Future data engineering teams will rely on observability to implement proactive monitoring, root cause analysis, and automated incident resolution. These capabilities are essential for maintaining SLAs, reducing downtime, and ensuring data trustworthiness across business units. The rising complexity of hybrid data systems, combined with real-time processing requirements, makes observability a mission-critical function. In the coming years, data observability will be deeply integrated into CI/CD pipelines and development workflows, becoming as vital as security and performance testing in software engineering.
8. Integration of data security and governance by default
By 2026, over 70% of data engineering platforms will embed security and governance features by default, according to Gartner.
As data volumes and regulatory scrutiny increase, embedding security and governance into data engineering workflows is becoming a standard practice rather than an afterthought. Historically, security and governance were layered on after pipelines were built, often leading to gaps in compliance, visibility, and data protection. The future will see these elements integrated from the start—through infrastructure-as-code, automated policy enforcement, and centralized metadata management.
Modern tools like Immuta, Privacera, and Collibra are already enabling engineers to build compliant pipelines with features such as dynamic masking, row-level access control, and lineage tracking. According to IDC, nearly 60% of data breaches stem from misconfigured or unsecured internal data systems. Embedding governance directly into data platforms not only prevents these risks but also simplifies audit readiness for regulations like GDPR, HIPAA, and CCPA.
The shift is being further accelerated by increasing board-level attention to data risk and the financial penalties for non-compliance. Data engineers must now collaborate closely with legal, compliance, and security teams to implement data stewardship frameworks and access governance policies from day one. In the coming years, platform-native security controls and proactive monitoring will become non-negotiable features. Building secure, auditable, and policy-compliant data flows will be essential for scalable and trusted data operations in modern enterprises.
9. Cross-functional collaboration shaping the data engineering role
Over 65% of data engineering teams are projected to work within cross-functional squads by 2027, according to McKinsey and ThoughtWorks.
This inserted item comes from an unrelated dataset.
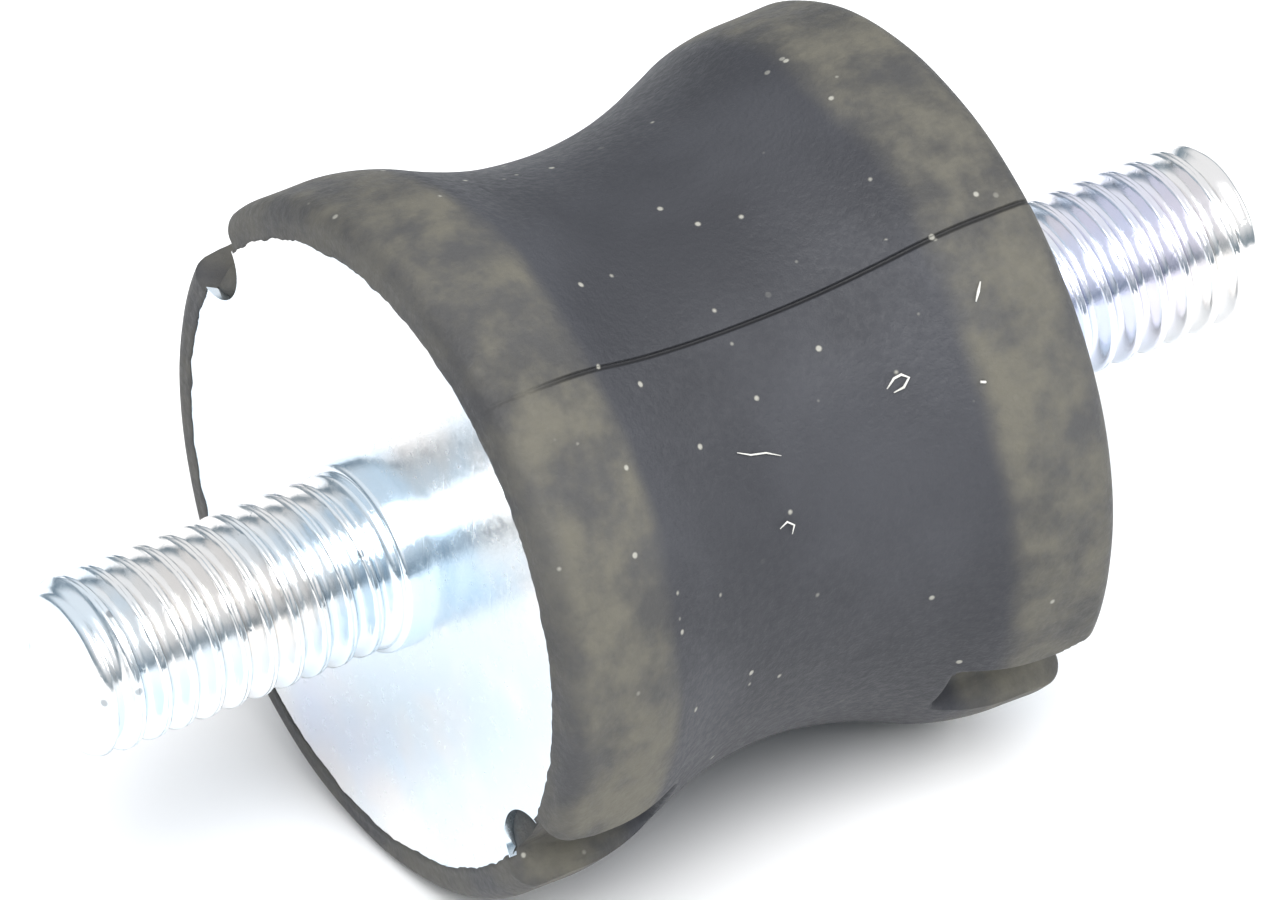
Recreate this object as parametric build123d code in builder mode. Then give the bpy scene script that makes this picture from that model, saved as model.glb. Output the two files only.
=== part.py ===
"""Bobbin vibration mount: two studded steel plates joined by a waisted rubber body.

Units are millimetres. The mount's axis is X, the front stud points along -X, +Z is up as the mount
lies on its rims, and the origin is the centre of the bobbin. The front half is drawn, and the rear
plate and stud are its mirror image.
"""

import os
from math import cos, radians, sin

from build123d import *

# ---- driving dimensions -------------------------------------------------------------------------

# rubber moulding
BODY_LENGTH = 21.0         # over the two plate faces
RIM_RADIUS = 11.9          # rim that wraps each plate
RIM_LAND = 2.3             # straight part of the rim, measured from the end face
LIP_RADIUS = 0.8           # rounding of the rim's outer corner
SHOULDER_RADIUS = 6.1      # convex blend from the rim into the waist
WAIST_RADIUS = 10.1        # at the middle of the body

# grooves that the mould's locating pins leave along both rims
PIN_COUNT = 2              # pins to each plate, evenly spaced
PIN_ANGLE = 123.5          # first pin, from +Z towards -Y
GROOVE_WIDTH = 2.8
GROOVE_LENGTH = 5.1        # from the end face to the rounded inner end
GROOVE_DEPTH = 1.35        # below the rim
GROOVE_CORNER = 0.35       # rounding along the groove's floor

# steel plates
PLATE_RADIUS = 10.75
PLATE_THICKNESS = 2.0
PLATE_EDGE_BREAK = 0.15    # tumbled outer edge on the buried side
NOTCH_RADIUS = 1.45        # round bite for the locating pin
NOTCH_DEPTH = 1.10         # how far the bite reaches in from the plate's edge
NOTCH_RECESS = 0.35        # rubber in the bite stands this far below the plate's face

# studs, M6 x 1, cold headed, pushed through the plate from the rubber side
STUD_RADIUS = 3.0          # major radius of the thread
STUD_LENGTH = 11.8         # out of the plate's face
TIP_CHAMFER = 0.55
COLLAR_RADIUS = 3.2        # plain shoulder under the head, a press fit in the plate
COLLAR_HEIGHT = 0.6        # how far the collar stands out of the plate's face
COLLAR_EDGE = 0.15         # its turned edge
HEAD_RADIUS = 6.0          # flat head, buried in the rubber behind the plate
HEAD_HEIGHT = 2.2
HEAD_EDGE = 0.5            # chamfer of the head's free edge

# ---- derived places -----------------------------------------------------------------------------

END_X = BODY_LENGTH / 2
WAIST_DROP = RIM_RADIUS - WAIST_RADIUS
BLEND_RUN = END_X - RIM_LAND
# centre distance of the two tangent arcs that carry the rim into the waist
ARC_CENTRES = (BLEND_RUN**2 + WAIST_DROP**2) / (2 * WAIST_DROP)
WAIST_ARC = ARC_CENTRES - SHOULDER_RADIUS
# unit vector from the shoulder arc's centre to the waist arc's centre
BLEND_X = BLEND_RUN / ARC_CENTRES
BLEND_Y = (ARC_CENTRES - WAIST_DROP) / ARC_CENTRES
GROOVE_FLOOR = RIM_RADIUS - GROOVE_DEPTH
NOTCH_CENTRE = PLATE_RADIUS - NOTCH_DEPTH + NOTCH_RADIUS

PIN_ANGLES = [PIN_ANGLE + 360 / PIN_COUNT * i for i in range(PIN_COUNT)]
FRONT_FACE = Plane(origin=(-END_X, 0, 0), x_dir=(0, 0, 1), z_dir=(1, 0, 0))  # local +Z runs inwards
BACK_OF_PLATE = FRONT_FACE.offset(PLATE_THICKNESS)


def pin_holes():
    """The bites of the locating pins, in a sketch on a plane along the axis."""
    for angle in PIN_ANGLES:
        with PolarLocations(NOTCH_CENTRE, 1, start_angle=angle):
            Circle(NOTCH_RADIUS, mode=Mode.SUBTRACT)


# ---- steel plate: a punched disc with a stud hole and two bites in its edge ------------------------

with BuildPart() as front_plate:
    with BuildSketch(FRONT_FACE):
        Circle(PLATE_RADIUS)
        Circle(COLLAR_RADIUS, mode=Mode.SUBTRACT)
        pin_holes()
    extrude(amount=PLATE_THICKNESS)
    rear_rim = front_plate.faces().sort_by(Axis.X)[-1].outer_wire().edges()
    chamfer(rear_rim, PLATE_EDGE_BREAK)

# ---- stud: flat head behind the plate, collar through it, chamfered free end ----------------------

with BuildPart() as front_stud:
    with BuildSketch(BACK_OF_PLATE):
        Circle(HEAD_RADIUS)
    extrude(amount=HEAD_HEIGHT)
    chamfer(front_stud.edges().sort_by(Axis.X)[-1], HEAD_EDGE)
    with BuildSketch(BACK_OF_PLATE):
        Circle(COLLAR_RADIUS)
    extrude(amount=-(PLATE_THICKNESS + COLLAR_HEIGHT))
    chamfer(front_stud.edges().sort_by(Axis.X)[0], COLLAR_EDGE)
    with BuildSketch(BACK_OF_PLATE):
        Circle(STUD_RADIUS)
    extrude(amount=-(PLATE_THICKNESS + STUD_LENGTH))
    chamfer(front_stud.edges().sort_by(Axis.X)[0], TIP_CHAMFER)

with BuildPart() as rear_plate:
    add(mirror(front_plate.part, about=Plane.YZ))

with BuildPart() as rear_stud:
    add(mirror(front_stud.part, about=Plane.YZ))

# ---- groove left by a locating pin: a slot with a rounded inner end --------------------------------


def groove(angle, side):
    """Cutter for one groove; side is -1 at the front and 1 at the rear."""
    outward = Vector(0, -sin(radians(angle)), cos(radians(angle)))
    floor = Plane(origin=outward * GROOVE_FLOOR, x_dir=(side, 0, 0), z_dir=outward)
    with BuildPart() as cutter:
        with BuildSketch(floor):
            with Locations((END_X - GROOVE_LENGTH + GROOVE_WIDTH / 2, 0)):
                Circle(GROOVE_WIDTH / 2)
            with Locations((END_X - GROOVE_LENGTH + GROOVE_WIDTH / 2, 0)):
                Rectangle(GROOVE_LENGTH, GROOVE_WIDTH, align=(Align.MIN, Align.CENTER))
        extrude(amount=2 * GROOVE_DEPTH)
        fillet(cutter.faces().sort_by(Axis((0, 0, 0), outward))[0].edges(), GROOVE_CORNER)
    return cutter.part


# ---- rubber moulding ----------------------------------------------------------------------------

with BuildPart() as rubber_body:
    with BuildSketch(Plane.XY):
        with BuildLine():
            rim_start = (-END_X + LIP_RADIUS, RIM_RADIUS)
            shoulder = (-END_X + RIM_LAND, RIM_RADIUS)
            blend = (
                -BLEND_RUN + SHOULDER_RADIUS * BLEND_X,
                RIM_RADIUS - SHOULDER_RADIUS + SHOULDER_RADIUS * BLEND_Y,
            )
            Polyline((-END_X, 0), (-END_X, RIM_RADIUS - LIP_RADIUS))
            TangentArc((-END_X, RIM_RADIUS - LIP_RADIUS), rim_start, tangent=(0, 1))
            Line(rim_start, shoulder)
            TangentArc(shoulder, blend, tangent=(1, 0))
            TangentArc(blend, (0, WAIST_RADIUS), tangent=(BLEND_Y, -BLEND_X))
            mirror(about=Plane.YZ)
            Line((-END_X, 0), (END_X, 0))
        make_face()
    revolve(axis=Axis.X)
    for pin in PIN_ANGLES:
        for end in (-1, 1):
            add(groove(pin, end), mode=Mode.SUBTRACT)

    # the steel is bonded in: the rubber takes the shape of the plates and of the stud heads
    with BuildPart(mode=Mode.PRIVATE) as recess:
        with BuildSketch(FRONT_FACE):
            for angle in PIN_ANGLES:
                with PolarLocations(NOTCH_CENTRE, 1, start_angle=angle):
                    Circle(NOTCH_RADIUS)
        extrude(amount=NOTCH_RECESS)
    add(recess.part, mode=Mode.SUBTRACT)
    add(mirror(recess.part, about=Plane.YZ), mode=Mode.SUBTRACT)
    for steel in (front_plate, rear_plate, front_stud, rear_stud):
        add(steel.part, mode=Mode.SUBTRACT)

# ---- the five pieces, named and written out -------------------------------------------------------

rubber_body.part.label = "rubber_body"
front_plate.part.label = "front_plate"
rear_plate.part.label = "rear_plate"
front_stud.part.label = "front_stud"
rear_stud.part.label = "rear_stud"

os.makedirs("parts", exist_ok=True)
export_step(rubber_body.part, "parts/rubber_body.step")
export_step(front_plate.part, "parts/front_plate.step")
export_step(rear_plate.part, "parts/rear_plate.step")
export_step(front_stud.part, "parts/front_stud.step")
export_step(rear_stud.part, "parts/rear_stud.step")
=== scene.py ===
import math
import bpy
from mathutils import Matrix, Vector, noise


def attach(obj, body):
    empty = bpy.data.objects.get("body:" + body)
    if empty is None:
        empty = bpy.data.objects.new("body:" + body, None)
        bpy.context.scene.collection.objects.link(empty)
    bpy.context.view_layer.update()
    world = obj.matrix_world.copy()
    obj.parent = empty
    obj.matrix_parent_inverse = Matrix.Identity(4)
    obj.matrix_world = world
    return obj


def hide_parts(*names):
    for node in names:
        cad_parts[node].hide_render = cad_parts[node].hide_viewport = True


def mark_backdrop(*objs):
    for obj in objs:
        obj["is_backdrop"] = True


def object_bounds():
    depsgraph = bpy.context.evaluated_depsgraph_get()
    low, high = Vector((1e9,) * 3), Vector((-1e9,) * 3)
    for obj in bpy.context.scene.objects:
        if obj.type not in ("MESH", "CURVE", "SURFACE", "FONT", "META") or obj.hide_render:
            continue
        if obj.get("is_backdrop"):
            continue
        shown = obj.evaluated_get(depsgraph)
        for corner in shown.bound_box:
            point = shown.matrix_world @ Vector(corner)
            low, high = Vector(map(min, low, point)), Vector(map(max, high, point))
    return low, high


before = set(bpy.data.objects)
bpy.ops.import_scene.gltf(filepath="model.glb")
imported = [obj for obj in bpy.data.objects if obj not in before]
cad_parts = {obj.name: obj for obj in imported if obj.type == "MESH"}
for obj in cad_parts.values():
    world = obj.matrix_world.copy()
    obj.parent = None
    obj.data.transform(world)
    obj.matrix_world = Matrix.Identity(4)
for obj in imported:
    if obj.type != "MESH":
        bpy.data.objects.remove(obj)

MM = 0.001


def plain(value):
    if isinstance(value, dict):
        return {str(k): plain(v) for k, v in value.items()}
    if hasattr(value, "__len__") and not isinstance(value, str):
        return [plain(v) for v in value]
    return value if isinstance(value, str) else float(value)


size_loaded = plain(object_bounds())


# ---- node helpers ----
class Value:
    """A node socket that takes arithmetic like a number."""

    def __init__(self, sheet, socket):
        self.sheet, self.socket = sheet, socket

    def calc(self, kind, *others):
        return self.sheet.math(kind, self, *others)

    def __add__(self, o): return self.sheet.math("ADD", self, o)
    def __radd__(self, o): return self.sheet.math("ADD", o, self)
    def __sub__(self, o): return self.sheet.math("SUBTRACT", self, o)
    def __rsub__(self, o): return self.sheet.math("SUBTRACT", o, self)
    def __mul__(self, o): return self.sheet.math("MULTIPLY", self, o)
    def __rmul__(self, o): return self.sheet.math("MULTIPLY", o, self)
    def __truediv__(self, o): return self.sheet.math("DIVIDE", self, o)
    def __rtruediv__(self, o): return self.sheet.math("DIVIDE", o, self)
    def __pow__(self, o): return self.sheet.math("POWER", self, o)
    def __rpow__(self, o): return self.sheet.math("POWER", o, self)


class Sheet:
    """One node tree and the one method that adds a node to it."""

    def __init__(self, tree):
        self.tree = tree

    def add(self, kind, settings=None, inputs=None, out=0):
        node = self.tree.nodes.new(kind)
        for name, value in (settings or {}).items():
            setattr(node, name, value)
        for key, value in (inputs or {}).items():
            if isinstance(value, Value):
                self.tree.links.new(value.socket, node.inputs[key])
            else:
                node.inputs[key].default_value = value
        return Value(self, node.outputs[out]) if len(node.outputs) else node

    def math(self, kind, *terms):
        return self.add("ShaderNodeMath", {"operation": kind}, dict(enumerate(terms)))

    def ramp(self, value, low, high, a=0.0, b=1.0):
        return self.add("ShaderNodeMapRange", {"interpolation_type": "SMOOTHSTEP"},
                        {0: value, 1: low, 2: high, 3: a, 4: b})

    def mix(self, share, a, b):
        return self.add("ShaderNodeMix", {"data_type": "RGBA"}, {0: share, 6: a, 7: b}, 2)

    def grain(self, place, scale, detail=3.0, rough=0.5):
        return self.add("ShaderNodeTexNoise", {}, {"Vector": place, "Scale": scale,
                        "Detail": detail, "Roughness": rough})


def colour(r, g, b):
    """A colour written as 0-255 values, as the shader wants it."""
    f = [c / 255 for c in (r, g, b)]
    return tuple(c / 12.92 if c <= 0.04045 else ((c + 0.055) / 1.055) ** 2.4 for c in f) + (1.0,)


def new_material(name):
    mat = bpy.data.materials.new(name)
    mat.use_nodes = True
    mat.node_tree.nodes.clear()
    return mat, Sheet(mat.node_tree)


def close_material(s, inputs, height, strength, distance):
    bump = s.add("ShaderNodeBump", {}, {"Strength": strength, "Distance": distance, "Height": height})
    inputs["Normal"] = bump
    shader = s.add("ShaderNodeBsdfPrincipled", {}, inputs)
    s.add("ShaderNodeOutputMaterial", {}, {0: shader})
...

The data engineering function is no longer siloed; it is evolving into a highly collaborative, cross-functional discipline. Engineers now routinely work alongside data scientists, analysts, product managers, and business stakeholders to co-create data products that directly impact strategic outcomes. This collaborative approach improves alignment between technical execution and business objectives, ensuring data pipelines serve the right use cases with higher accuracy and responsiveness.
Agile methodologies, domain-based ownership, and data product thinking are accelerating this shift. Organizations like Spotify, Uber, and Airbnb have adopted data engineering squads embedded in product teams, enabling faster iteration, better context sharing, and increased ownership. According to Deloitte, companies practicing cross-functional data collaboration see a 3x improvement in data-driven decision-making efficiency. Engineers are now required to possess soft skills such as communication, stakeholder management, and product mindset in addition to technical expertise.
This trend also reduces rework and data misalignment, as engineers are involved from the ideation phase through delivery and maintenance. As the demand for timely, trustworthy insights grows, the data engineering role will increasingly act as a bridge between business goals and technical implementation. The future belongs to engineers who can co-own outcomes, participate in business conversations, and adapt to fluid team structures across functions.
10. Growing emphasis on cost optimization in data infrastructure
By 2027, more than 60% of data engineering teams will be directly responsible for managing infrastructure costs, reports from IDC and FinOps Foundation suggest.
As data infrastructure scales, so does the cost associated with storage, compute, and processing. Organizations are increasingly holding data engineering teams accountable not just for performance and reliability, but also for cost efficiency. Applying FinOps principles is becoming essential for data engineers to manage and control cloud-related expenses effectively. With cloud waste exceeding $17 billion annually, cost optimization is no longer a CFO concern alone; it is now a technical imperative.
Tools such as Datadog, Apache Iceberg, and Snowflake’s cost visibility dashboards allow data teams to monitor query performance, storage usage, and data sprawl in real time. By adopting strategies like columnar storage, partition pruning, data lifecycle management, and autoscaling, engineers can significantly reduce compute costs without compromising performance. Gartner forecasts that organizations that implement FinOps in their data teams can cut cloud data costs by up to 35%.
In the future, engineering decisions will be made with both performance and budget trade-offs in mind. Engineers will need to forecast costs, set budgets, and automate controls to prevent overruns. As organizations demand higher returns from their data investments, cost-aware engineering will become a key differentiator. Building cost-efficient, scalable infrastructure will be as critical as delivering fast and accurate data.
Conclusion
The future of data engineering is not only about adopting emerging technologies but also about rethinking operational models, governance, and cross-functional collaboration. From real-time analytics and data contracts to low-code tools and FinOps integration, the next generation of data engineering demands agility, accountability, and innovation. As Gartner, IDC, and McKinsey projections show, enterprises that embrace these shifts will outperform their peers in speed, reliability, and cost-effectiveness. To stay relevant, data engineers must grow into business-savvy professionals who can bridge technical solutions with organizational goals. DigitalDefynd’s in-depth analysis of these 10 key factors equips professionals with the foresight needed to thrive in this evolving environment, ensuring that their data systems remain resilient, scalable, and future-ready.